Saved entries
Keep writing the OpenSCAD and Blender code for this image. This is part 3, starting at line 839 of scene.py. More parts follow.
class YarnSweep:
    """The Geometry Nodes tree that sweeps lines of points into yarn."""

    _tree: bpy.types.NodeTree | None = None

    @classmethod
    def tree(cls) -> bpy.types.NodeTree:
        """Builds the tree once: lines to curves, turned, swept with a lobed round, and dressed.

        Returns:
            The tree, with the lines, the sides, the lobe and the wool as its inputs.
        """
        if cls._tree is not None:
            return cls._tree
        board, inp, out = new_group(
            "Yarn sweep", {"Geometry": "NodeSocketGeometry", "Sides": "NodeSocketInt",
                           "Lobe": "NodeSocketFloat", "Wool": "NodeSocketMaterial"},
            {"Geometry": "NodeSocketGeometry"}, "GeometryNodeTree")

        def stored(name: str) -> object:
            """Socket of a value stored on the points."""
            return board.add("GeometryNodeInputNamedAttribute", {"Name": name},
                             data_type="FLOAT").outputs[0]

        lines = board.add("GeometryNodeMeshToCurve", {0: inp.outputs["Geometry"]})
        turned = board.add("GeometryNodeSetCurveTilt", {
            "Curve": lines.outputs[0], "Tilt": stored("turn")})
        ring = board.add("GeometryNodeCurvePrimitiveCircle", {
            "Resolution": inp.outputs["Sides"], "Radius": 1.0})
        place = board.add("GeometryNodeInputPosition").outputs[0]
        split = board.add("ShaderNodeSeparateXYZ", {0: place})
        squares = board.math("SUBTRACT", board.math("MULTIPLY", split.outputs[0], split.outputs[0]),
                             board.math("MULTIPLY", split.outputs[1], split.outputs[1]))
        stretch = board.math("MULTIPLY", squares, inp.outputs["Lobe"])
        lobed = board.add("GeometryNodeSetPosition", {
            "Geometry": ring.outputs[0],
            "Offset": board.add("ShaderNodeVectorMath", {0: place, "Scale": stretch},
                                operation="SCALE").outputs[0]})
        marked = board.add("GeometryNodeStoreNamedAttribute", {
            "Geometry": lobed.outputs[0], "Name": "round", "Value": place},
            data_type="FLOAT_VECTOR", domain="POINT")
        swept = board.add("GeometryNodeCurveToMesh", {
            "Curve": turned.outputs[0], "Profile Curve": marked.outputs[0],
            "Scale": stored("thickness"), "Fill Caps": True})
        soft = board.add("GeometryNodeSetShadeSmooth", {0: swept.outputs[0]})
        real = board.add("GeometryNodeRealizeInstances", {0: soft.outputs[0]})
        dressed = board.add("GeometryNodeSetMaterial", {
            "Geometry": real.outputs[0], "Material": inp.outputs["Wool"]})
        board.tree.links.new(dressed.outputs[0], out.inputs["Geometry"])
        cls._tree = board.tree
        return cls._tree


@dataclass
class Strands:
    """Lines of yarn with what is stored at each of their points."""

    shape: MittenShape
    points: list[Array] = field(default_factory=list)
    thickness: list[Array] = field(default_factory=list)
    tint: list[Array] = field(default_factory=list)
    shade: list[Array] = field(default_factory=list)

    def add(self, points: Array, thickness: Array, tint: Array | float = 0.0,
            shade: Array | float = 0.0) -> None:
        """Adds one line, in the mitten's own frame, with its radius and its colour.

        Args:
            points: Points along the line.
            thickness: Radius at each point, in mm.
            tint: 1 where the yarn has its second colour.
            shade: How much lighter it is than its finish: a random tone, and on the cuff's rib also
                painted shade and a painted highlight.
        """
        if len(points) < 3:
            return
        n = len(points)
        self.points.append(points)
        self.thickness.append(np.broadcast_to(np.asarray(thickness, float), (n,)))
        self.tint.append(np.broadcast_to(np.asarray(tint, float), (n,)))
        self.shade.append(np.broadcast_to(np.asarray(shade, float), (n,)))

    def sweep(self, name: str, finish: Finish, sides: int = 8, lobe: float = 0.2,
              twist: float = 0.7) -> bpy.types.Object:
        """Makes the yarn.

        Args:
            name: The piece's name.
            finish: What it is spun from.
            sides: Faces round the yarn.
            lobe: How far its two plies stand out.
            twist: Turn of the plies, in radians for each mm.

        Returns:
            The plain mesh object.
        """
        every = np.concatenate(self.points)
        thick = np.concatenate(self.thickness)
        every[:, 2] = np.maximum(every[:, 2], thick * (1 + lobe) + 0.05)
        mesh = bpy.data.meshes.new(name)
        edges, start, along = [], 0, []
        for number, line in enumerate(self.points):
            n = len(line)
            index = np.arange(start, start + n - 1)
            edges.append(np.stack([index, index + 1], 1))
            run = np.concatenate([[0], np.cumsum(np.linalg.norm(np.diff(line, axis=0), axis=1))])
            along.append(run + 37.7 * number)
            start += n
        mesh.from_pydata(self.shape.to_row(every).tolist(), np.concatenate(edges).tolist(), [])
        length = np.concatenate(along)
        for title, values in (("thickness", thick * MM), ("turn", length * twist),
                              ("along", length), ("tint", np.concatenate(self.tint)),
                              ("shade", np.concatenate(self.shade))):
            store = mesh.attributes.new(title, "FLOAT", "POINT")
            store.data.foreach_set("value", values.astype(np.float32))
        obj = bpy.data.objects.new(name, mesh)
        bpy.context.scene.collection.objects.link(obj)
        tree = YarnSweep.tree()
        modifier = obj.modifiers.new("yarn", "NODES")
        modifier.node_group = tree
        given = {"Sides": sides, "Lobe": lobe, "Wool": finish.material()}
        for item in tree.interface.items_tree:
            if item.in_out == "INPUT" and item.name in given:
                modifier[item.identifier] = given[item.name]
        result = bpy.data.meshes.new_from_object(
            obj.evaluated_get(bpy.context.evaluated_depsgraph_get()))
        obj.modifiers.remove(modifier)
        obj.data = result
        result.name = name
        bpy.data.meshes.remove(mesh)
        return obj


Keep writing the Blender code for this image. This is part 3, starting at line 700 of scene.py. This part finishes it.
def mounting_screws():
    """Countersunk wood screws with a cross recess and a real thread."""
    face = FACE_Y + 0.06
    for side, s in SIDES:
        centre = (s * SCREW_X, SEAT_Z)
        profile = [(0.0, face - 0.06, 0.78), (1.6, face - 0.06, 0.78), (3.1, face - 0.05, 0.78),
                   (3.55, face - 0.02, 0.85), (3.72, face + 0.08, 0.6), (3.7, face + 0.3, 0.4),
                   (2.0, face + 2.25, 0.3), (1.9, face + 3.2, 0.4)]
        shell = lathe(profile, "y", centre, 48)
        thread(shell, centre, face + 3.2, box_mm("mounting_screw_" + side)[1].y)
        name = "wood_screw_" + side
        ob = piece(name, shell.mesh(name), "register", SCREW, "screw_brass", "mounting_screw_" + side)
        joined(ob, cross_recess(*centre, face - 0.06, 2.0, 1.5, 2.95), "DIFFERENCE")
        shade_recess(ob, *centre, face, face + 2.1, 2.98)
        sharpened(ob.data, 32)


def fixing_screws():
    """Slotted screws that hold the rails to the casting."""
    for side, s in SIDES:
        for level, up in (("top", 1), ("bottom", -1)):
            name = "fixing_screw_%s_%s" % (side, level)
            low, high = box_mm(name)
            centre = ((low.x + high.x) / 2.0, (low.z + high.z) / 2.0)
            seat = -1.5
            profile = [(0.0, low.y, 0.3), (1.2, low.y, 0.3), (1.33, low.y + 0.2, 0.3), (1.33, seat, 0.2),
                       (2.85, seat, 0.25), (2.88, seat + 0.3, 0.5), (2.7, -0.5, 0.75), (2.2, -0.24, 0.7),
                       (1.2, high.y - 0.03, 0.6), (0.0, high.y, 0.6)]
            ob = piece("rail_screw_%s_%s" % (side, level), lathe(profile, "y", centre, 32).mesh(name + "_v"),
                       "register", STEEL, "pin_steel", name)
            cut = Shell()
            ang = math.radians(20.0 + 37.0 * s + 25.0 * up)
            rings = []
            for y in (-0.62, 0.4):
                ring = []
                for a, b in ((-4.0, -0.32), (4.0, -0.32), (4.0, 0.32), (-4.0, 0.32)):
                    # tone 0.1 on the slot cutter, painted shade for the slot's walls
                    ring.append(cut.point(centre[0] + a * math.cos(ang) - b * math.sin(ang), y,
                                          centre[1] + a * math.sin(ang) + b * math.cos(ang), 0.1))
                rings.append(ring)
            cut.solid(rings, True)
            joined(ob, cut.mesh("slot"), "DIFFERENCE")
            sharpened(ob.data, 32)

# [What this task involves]
Above are entries; state the number of lines among them that contain "code", and nothing else.

# [Exercise response]
2